The Plan in Iran: Clarifying the situation in Iran


Photo Provided with permission By Associated press images

Protestors advocate for a peaceful alternative to war in Iran.

STORY BY: Carli Snyder
Managing Editor
The first week of January saw a social media stir-up about American troops killing an Iranian general. It seemed to have come from nowhere, and ever since then, the amount of social media speculation has been abundant. Additionally, jokes and memes contributed to the concern about the situation, with worries of World Ware III and the reinstitution of the draft.
As of now, the situation has been calm overall. By the end of January, most of the conversation about Iran died down, although it does not mean that this issue won’t arise later.
Shortly after the death of the Iranian general Qassem Soleimani, news articles and personal posts about the situation were plastered all over the internet.
“Looking at it as somebody with a background in journalism, it’s a very serious situation,” Jack Dimond, senior instructor at Missouri State University, said. “It still is a very serious situation. I think mainstream news media has correctly made a very big deal out of it, and people have responded to that.”
People have turned to social media to obtain information, although not every source is reliable. There are websites with the goal of being satirical and websites that work to persuade people to believe their own agenda.
“Honestly, it isn’t hard to look things up for yourself; skim through multiple sources,” junior Daniel Pilotto said. “Too many people look at a tweet, and then they think they know the entirety of what happened.”
Social media is a regular culprit for blowing situations out of proportion.
“In the era of social media, certain things do have a tendency to get amplified,” Dimond said. “I do think there’s something about the way that people tend to learn about these things through social media that really intensifies the response among certain people.”
This can cause problems not only for citizens, but for international affairs as well. Although, as of now, the situation appears to be calm, it does not mean that it will remain that way.
“Iran has powerful allies like China and Russia,” government teacher Evan Palmer said. “Doing something can trigger the next thing, like lighting a fuse. It was a huge calculated risk.”
One concern with Trump’s actions was the fact that he did not go to Congress before making such a decision.
“I hope that people advised [Trump],” Palmer said. “I think we dodged a bullet, but it still could be something.”
While there has not been significant backlash from Iran, there are people who believe Trump may not be fit to lead after his decisions to kill General Soleimani.
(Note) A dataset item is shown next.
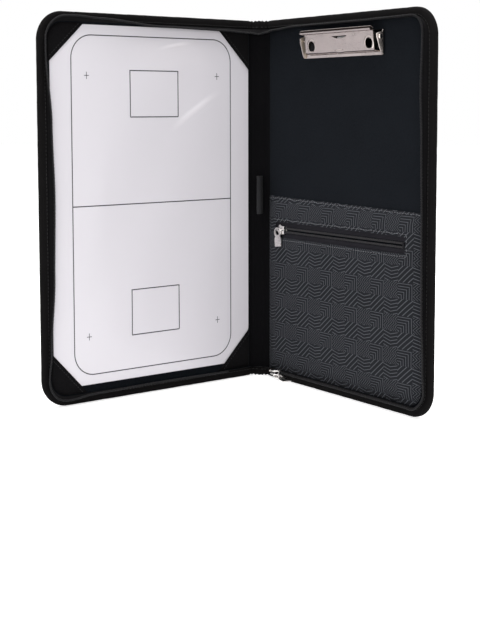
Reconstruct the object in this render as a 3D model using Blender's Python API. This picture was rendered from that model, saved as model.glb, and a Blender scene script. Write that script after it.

“I believe Trump was rash in his decision, there should have been more tact to it,” junior Avery Rayle said. “I just think there could have been a more diplomatic approach, and it could make foreign affairs more difficult in the future.”
This lack of confidence in the President can contribute to the rash ideas people may get about the situation.
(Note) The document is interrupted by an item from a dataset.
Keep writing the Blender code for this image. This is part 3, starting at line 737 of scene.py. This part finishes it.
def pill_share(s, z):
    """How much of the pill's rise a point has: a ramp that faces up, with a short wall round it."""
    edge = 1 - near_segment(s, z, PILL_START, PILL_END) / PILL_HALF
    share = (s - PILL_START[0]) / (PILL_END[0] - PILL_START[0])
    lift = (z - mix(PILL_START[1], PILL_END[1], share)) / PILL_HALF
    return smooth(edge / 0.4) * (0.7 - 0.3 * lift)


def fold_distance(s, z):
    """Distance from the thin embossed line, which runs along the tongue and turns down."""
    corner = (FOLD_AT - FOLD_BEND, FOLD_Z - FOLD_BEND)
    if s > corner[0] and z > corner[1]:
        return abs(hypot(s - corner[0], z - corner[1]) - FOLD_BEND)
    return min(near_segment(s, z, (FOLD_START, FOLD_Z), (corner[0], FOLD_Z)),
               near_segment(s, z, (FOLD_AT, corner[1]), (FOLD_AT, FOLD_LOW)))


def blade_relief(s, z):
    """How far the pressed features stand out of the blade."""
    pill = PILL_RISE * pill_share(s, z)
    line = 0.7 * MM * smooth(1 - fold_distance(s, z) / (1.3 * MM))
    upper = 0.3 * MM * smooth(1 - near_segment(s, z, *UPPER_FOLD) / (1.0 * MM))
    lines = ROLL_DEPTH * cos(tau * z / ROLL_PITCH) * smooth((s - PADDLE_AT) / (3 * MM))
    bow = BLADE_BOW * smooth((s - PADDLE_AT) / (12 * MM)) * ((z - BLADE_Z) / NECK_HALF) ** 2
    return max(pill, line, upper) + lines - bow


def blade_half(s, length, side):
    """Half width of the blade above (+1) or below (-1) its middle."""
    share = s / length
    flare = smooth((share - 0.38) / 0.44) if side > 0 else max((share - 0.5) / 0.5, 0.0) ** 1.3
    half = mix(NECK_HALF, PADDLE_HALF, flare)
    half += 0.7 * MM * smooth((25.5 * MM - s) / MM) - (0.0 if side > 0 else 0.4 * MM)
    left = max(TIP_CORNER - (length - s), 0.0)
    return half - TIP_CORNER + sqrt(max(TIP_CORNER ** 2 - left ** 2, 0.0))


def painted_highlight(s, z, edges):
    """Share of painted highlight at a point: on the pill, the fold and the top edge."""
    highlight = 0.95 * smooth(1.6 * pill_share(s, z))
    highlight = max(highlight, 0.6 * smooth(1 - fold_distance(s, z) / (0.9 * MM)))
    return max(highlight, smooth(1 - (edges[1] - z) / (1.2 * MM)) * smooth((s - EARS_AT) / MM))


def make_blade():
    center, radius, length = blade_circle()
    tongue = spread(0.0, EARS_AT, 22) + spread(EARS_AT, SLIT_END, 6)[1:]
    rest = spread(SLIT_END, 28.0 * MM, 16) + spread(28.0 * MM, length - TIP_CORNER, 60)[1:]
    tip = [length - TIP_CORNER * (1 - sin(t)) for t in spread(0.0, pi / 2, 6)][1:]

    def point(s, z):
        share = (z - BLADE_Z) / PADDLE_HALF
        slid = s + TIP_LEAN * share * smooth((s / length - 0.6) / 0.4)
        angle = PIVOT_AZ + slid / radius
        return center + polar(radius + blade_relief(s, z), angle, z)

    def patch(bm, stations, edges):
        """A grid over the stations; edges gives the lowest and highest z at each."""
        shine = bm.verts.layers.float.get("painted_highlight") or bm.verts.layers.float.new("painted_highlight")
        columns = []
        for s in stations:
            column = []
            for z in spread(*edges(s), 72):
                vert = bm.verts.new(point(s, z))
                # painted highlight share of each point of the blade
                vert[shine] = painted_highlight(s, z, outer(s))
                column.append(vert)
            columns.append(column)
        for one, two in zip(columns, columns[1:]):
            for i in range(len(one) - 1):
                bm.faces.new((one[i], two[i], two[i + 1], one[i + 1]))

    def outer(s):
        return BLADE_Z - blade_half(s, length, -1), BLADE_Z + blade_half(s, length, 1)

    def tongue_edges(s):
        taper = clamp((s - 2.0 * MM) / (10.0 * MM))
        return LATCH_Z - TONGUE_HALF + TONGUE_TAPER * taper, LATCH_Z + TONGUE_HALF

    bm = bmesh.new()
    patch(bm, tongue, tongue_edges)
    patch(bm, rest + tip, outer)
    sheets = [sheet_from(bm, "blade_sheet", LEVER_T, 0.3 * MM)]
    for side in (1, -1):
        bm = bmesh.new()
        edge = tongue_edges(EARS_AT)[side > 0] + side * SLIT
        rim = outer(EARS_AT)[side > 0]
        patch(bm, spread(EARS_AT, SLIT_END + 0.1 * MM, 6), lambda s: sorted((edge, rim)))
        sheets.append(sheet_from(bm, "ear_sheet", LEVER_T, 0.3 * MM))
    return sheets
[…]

“I think if you’re a person who is very much skeptical of Donald Trump’s ability to lead and manage these kinds of situations, and then you see something like that happening, I think that tends to lead to a lot of speculation on social media about really bad outcomes like World War III and having to reinstitute the draft,” Dimond said.
However, others felt that it was completely justified.
“The general had to be taken out,” Pilotto said. “Had he gone to Congress, nothing would have been accomplished. It would have taken way too long. Trump saw an opportunity, and he took it.”
Trump’s use of his Twitter can also cause people to be unsure of his abilities as a leader.
“Threatening to [attack] 52 [sites] at a country via Twitter is immature,” Rayle said. “There is just no diplomatic tact within his methods. I don’t understand how it is so hard for him to be mature and rational when dealing with other countries.”
Using such a public platform can create a split between people.
“I think [Trump’s Twitter] can be divisive,” Palmer said. “It could really be harmful. I hope he tones it down.”
As the 2020 election comes nearer, voting can be a means for citizens to get their voices heard.
“The number one thing anyone should do that isn’t satisfied with their President or members of Congress is to vote,” Palmer said. “Contacting government officials is another way, but be sure to be respectful. Join a party or group that has similar values to you.”
Additionally, Palmer believes that having healthy discussions with other people to politely advocate for your viewpoints can be beneficial for promoting change.
“The more we can talk to each other, not at each other, the better off we will be as a society,” Palmer said.